By Luisa Callahan Heffernan

Since childhood, Jim had known he was the great-grandnephew of Bishop James Anthony Walsh. In fact, Jim's full name, James Anthony Walsh Heffernan, is a continual reminder of his connection to the co-founder of the Maryknoll Fathers and Brothers. Jim's great-grandfather, Timothy Walsh, was a prominent Boston architect who designed the original buildings at Maryknoll as well as a number of churches throughout the country. Jim and I were married in one of them, St. Leo's in Leominster, Mass.

But it wasn't until after our marriage that I found out I had a Maryknoll relative too. My grandmother's cousin was Mollie Rogers, who would become Mother Mary Joseph, the founder of the Maryknoll Sisters. It was my grandmother, Anna (Rogers) Callahan, who convinced Mollie to attend Smith College, where her interest in mission was sparked. (See story, page 13.) That led her to meet Father Walsh, then director of the Society for the Propagation of the Faith, and to begin their lifelong friendship in mission.

There is a story about Bishop Walsh and Mother Mary Joseph that we had heard years ago but were never sure was true, until we saw it printed in a 1955 Time magazine article.

In the early 20th century, the article reported, there was a climate of prejudice toward Catholic institutions in predominantly Protestant communities like Ossining, N.Y., which would have made it difficult for an Irish Catholic like Father Walsh to purchase land there. Mollie Rogers posed as a wealthy Bostonian planning to purchase a plot of land in Ossining while her "chauffeur" silently stood by during the real estate transaction...

"beneath his linen duster was a clerical collar. After the transaction was completed, she transferred the deed to Chauffeur Walsh in consideration of $1" [Time magazine, April 11, 1955].  The land that Mollie Rogers purchased that day would soon become the location of Maryknoll.
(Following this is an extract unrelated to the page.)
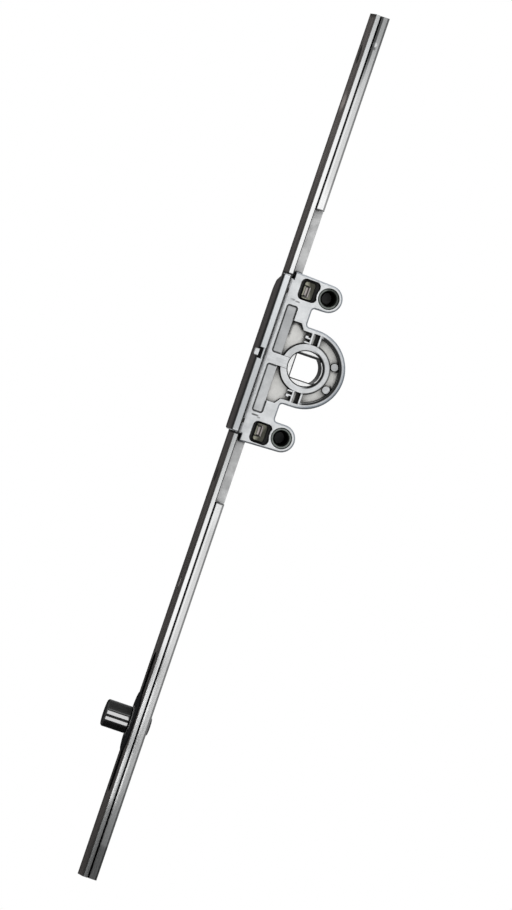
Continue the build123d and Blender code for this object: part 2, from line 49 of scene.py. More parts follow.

Though Jim and I took a much different path than our Maryknoll relations, we share their love of other cultures. We lived in Ghana, West Africa, during the 1990–1991 school year and taught at a boys' vocational high school.

In 2002, I traveled with our 13-year-old son Myles to Haiti to do a weeklong mission trip through our church. Two years later, our daughter Celia and I headed on another short-term mission trip to Mexico to build houses for the poor of Tijuana. Last year, Celia spent six months in Peru volunteering at an orphanage and school. When we visited her, traveling high into the Andes, Jim was particularly struck by the women herding llamas and wearing traditional colorful skirts and hats, just like those he had seen in the pages of Maryknoll magazine when he was a boy.

The spirits of Bishop James Anthony Walsh and Mother Mary Joseph Rogers live on in those of us who admire their leadership, their sense of adventure and their inspirational vision for the Church strengthened by their deep faith in God. Jim, our children and I never had the privilege of knowing our famous Maryknoll forebears, but we consider ourselves truly blessed to be part of their bloodline.